### THE PROBLEM
Give back the full material, exactly as it reads.

## BEGIN MATERIAL

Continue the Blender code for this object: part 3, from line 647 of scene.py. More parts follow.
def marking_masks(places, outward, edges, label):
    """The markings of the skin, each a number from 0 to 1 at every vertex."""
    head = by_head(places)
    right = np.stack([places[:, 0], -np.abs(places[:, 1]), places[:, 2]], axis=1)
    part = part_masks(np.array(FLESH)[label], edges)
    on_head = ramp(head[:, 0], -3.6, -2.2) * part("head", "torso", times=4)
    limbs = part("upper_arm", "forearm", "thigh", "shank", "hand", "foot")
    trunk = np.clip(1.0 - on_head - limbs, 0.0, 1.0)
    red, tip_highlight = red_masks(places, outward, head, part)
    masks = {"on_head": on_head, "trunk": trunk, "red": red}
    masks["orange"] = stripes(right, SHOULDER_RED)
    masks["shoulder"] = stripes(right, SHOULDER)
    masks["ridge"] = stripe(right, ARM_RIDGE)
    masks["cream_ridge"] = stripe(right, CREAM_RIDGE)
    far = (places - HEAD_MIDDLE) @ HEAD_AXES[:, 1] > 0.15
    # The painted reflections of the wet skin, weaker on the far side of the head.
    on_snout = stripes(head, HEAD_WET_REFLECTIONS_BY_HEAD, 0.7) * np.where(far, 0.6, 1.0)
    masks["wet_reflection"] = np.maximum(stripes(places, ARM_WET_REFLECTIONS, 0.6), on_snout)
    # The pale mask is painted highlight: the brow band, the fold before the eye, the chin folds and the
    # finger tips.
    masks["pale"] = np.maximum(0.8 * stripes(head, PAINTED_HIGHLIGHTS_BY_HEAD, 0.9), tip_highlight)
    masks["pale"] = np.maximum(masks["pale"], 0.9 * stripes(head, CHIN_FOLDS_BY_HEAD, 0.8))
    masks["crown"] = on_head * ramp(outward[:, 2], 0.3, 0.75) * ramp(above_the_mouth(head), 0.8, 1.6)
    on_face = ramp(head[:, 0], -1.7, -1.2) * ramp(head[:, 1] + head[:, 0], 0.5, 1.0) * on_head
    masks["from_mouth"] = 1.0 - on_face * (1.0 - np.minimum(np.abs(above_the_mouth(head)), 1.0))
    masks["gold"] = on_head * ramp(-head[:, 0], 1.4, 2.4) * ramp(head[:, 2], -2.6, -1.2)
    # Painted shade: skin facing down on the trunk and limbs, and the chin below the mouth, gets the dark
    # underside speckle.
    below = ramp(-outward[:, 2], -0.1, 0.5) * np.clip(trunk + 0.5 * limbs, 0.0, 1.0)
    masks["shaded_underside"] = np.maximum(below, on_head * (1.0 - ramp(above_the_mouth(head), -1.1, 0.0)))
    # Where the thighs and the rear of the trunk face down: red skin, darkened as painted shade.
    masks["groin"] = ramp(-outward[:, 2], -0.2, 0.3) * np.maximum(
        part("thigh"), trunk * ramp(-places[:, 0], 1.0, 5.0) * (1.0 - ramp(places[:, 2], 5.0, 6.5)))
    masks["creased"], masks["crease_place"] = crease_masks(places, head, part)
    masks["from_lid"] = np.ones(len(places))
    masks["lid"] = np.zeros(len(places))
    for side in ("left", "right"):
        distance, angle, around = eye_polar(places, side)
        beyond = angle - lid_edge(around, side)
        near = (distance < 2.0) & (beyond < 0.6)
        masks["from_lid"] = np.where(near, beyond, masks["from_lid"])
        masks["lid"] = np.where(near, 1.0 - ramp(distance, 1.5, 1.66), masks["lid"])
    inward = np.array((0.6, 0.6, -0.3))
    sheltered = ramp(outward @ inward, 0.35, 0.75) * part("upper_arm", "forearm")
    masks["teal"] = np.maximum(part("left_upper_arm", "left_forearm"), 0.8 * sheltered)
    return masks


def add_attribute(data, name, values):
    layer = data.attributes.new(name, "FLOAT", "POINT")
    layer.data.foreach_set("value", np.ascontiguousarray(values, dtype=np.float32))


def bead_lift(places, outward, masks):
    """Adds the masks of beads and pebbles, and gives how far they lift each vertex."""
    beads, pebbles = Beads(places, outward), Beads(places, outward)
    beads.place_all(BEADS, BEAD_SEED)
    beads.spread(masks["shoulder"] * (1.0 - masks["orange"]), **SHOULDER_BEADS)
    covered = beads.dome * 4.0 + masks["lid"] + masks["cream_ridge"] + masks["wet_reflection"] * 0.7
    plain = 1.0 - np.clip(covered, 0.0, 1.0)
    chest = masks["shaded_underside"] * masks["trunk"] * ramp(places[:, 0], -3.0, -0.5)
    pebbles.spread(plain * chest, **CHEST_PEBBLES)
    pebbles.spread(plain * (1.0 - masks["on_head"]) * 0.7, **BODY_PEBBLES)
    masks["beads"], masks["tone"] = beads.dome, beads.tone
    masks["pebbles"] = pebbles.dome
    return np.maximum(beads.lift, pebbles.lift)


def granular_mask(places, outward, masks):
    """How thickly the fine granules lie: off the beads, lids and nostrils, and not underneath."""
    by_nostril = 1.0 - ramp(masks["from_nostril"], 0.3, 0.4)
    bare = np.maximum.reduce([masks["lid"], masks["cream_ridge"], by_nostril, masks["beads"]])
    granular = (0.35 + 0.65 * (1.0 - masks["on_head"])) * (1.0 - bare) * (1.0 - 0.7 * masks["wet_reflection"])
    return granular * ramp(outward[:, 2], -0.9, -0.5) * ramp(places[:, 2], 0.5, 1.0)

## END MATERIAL

### WRITTEN SOLUTION
Continue the Blender code for this object: part 3, from line 647 of scene.py. More parts follow.
def marking_masks(places, outward, edges, label):
    """The markings of the skin, each a number from 0 to 1 at every vertex."""
    head = by_head(places)
    right = np.stack([places[:, 0], -np.abs(places[:, 1]), places[:, 2]], axis=1)
    part = part_masks(np.array(FLESH)[label], edges)
    on_head = ramp(head[:, 0], -3.6, -2.2) * part("head", "torso", times=4)
    limbs = part("upper_arm", "forearm", "thigh", "shank", "hand", "foot")
    trunk = np.clip(1.0 - on_head - limbs, 0.0, 1.0)
    red, tip_highlight = red_masks(places, outward, head, part)
    masks = {"on_head": on_head, "trunk": trunk, "red": red}
    masks["orange"] = stripes(right, SHOULDER_RED)
    masks["shoulder"] = stripes(right, SHOULDER)
    masks["ridge"] = stripe(right, ARM_RIDGE)
    masks["cream_ridge"] = stripe(right, CREAM_RIDGE)
    far = (places - HEAD_MIDDLE) @ HEAD_AXES[:, 1] > 0.15
    # The painted reflections of the wet skin, weaker on the far side of the head.
    on_snout = stripes(head, HEAD_WET_REFLECTIONS_BY_HEAD, 0.7) * np.where(far, 0.6, 1.0)
    masks["wet_reflection"] = np.maximum(stripes(places, ARM_WET_REFLECTIONS, 0.6), on_snout)
    # The pale mask is painted highlight: the brow band, the fold before the eye, the chin folds and the
    # finger tips.
    masks["pale"] = np.maximum(0.8 * stripes(head, PAINTED_HIGHLIGHTS_BY_HEAD, 0.9), tip_highlight)
    masks["pale"] = np.maximum(masks["pale"], 0.9 * stripes(head, CHIN_FOLDS_BY_HEAD, 0.8))
    masks["crown"] = on_head * ramp(outward[:, 2], 0.3, 0.75) * ramp(above_the_mouth(head), 0.8, 1.6)
    on_face = ramp(head[:, 0], -1.7, -1.2) * ramp(head[:, 1] + head[:, 0], 0.5, 1.0) * on_head
    masks["from_mouth"] = 1.0 - on_face * (1.0 - np.minimum(np.abs(above_the_mouth(head)), 1.0))
    masks["gold"] = on_head * ramp(-head[:, 0], 1.4, 2.4) * ramp(head[:, 2], -2.6, -1.2)
    # Painted shade: skin facing down on the trunk and limbs, and the chin below the mouth, gets the dark
    # underside speckle.
    below = ramp(-outward[:, 2], -0.1, 0.5) * np.clip(trunk + 0.5 * limbs, 0.0, 1.0)
    masks["shaded_underside"] = np.maximum(below, on_head * (1.0 - ramp(above_the_mouth(head), -1.1, 0.0)))
    # Where the thighs and the rear of the trunk face down: red skin, darkened as painted shade.
    masks["groin"] = ramp(-outward[:, 2], -0.2, 0.3) * np.maximum(
        part("thigh"), trunk * ramp(-places[:, 0], 1.0, 5.0) * (1.0 - ramp(places[:, 2], 5.0, 6.5)))
    masks["creased"], masks["crease_place"] = crease_masks(places, head, part)
    masks["from_lid"] = np.ones(len(places))
    masks["lid"] = np.zeros(len(places))
    for side in ("left", "right"):
        distance, angle, around = eye_polar(places, side)
        beyond = angle - lid_edge(around, side)
        near = (distance < 2.0) & (beyond < 0.6)
        masks["from_lid"] = np.where(near, beyond, masks["from_lid"])
        masks["lid"] = np.where(near, 1.0 - ramp(distance, 1.5, 1.66), masks["lid"])
    inward = np.array((0.6, 0.6, -0.3))
    sheltered = ramp(outward @ inward, 0.35, 0.75) * part("upper_arm", "forearm")
    masks["teal"] = np.maximum(part("left_upper_arm", "left_forearm"), 0.8 * sheltered)
    return masks


def add_attribute(data, name, values):
    layer = data.attributes.new(name, "FLOAT", "POINT")
    layer.data.foreach_set("value", np.ascontiguousarray(values, dtype=np.float32))


def bead_lift(places, outward, masks):
    """Adds the masks of beads and pebbles, and gives how far they lift each vertex."""
    beads, pebbles = Beads(places, outward), Beads(places, outward)
    beads.place_all(BEADS, BEAD_SEED)
    beads.spread(masks["shoulder"] * (1.0 - masks["orange"]), **SHOULDER_BEADS)
    covered = beads.dome * 4.0 + masks["lid"] + masks["cream_ridge"] + masks["wet_reflection"] * 0.7
    plain = 1.0 - np.clip(covered, 0.0, 1.0)
    chest = masks["shaded_underside"] * masks["trunk"] * ramp(places[:, 0], -3.0, -0.5)
    pebbles.spread(plain * chest, **CHEST_PEBBLES)
    pebbles.spread(plain * (1.0 - masks["on_head"]) * 0.7, **BODY_PEBBLES)
    masks["beads"], masks["tone"] = beads.dome, beads.tone
    masks["pebbles"] = pebbles.dome
    return np.maximum(beads.lift, pebbles.lift)


def granular_mask(places, outward, masks):
    """How thickly the fine granules lie: off the beads, lids and nostrils, and not underneath."""
    by_nostril = 1.0 - ramp(masks["from_nostril"], 0.3, 0.4)
    bare = np.maximum.reduce([masks["lid"], masks["cream_ridge"], by_nostril, masks["beads"]])
    granular = (0.35 + 0.65 * (1.0 - masks["on_head"])) * (1.0 - bare) * (1.0 - 0.7 * masks["wet_reflection"])
    return granular * ramp(outward[:, 2], -0.9, -0.5) * ramp(places[:, 2], 0.5, 1.0)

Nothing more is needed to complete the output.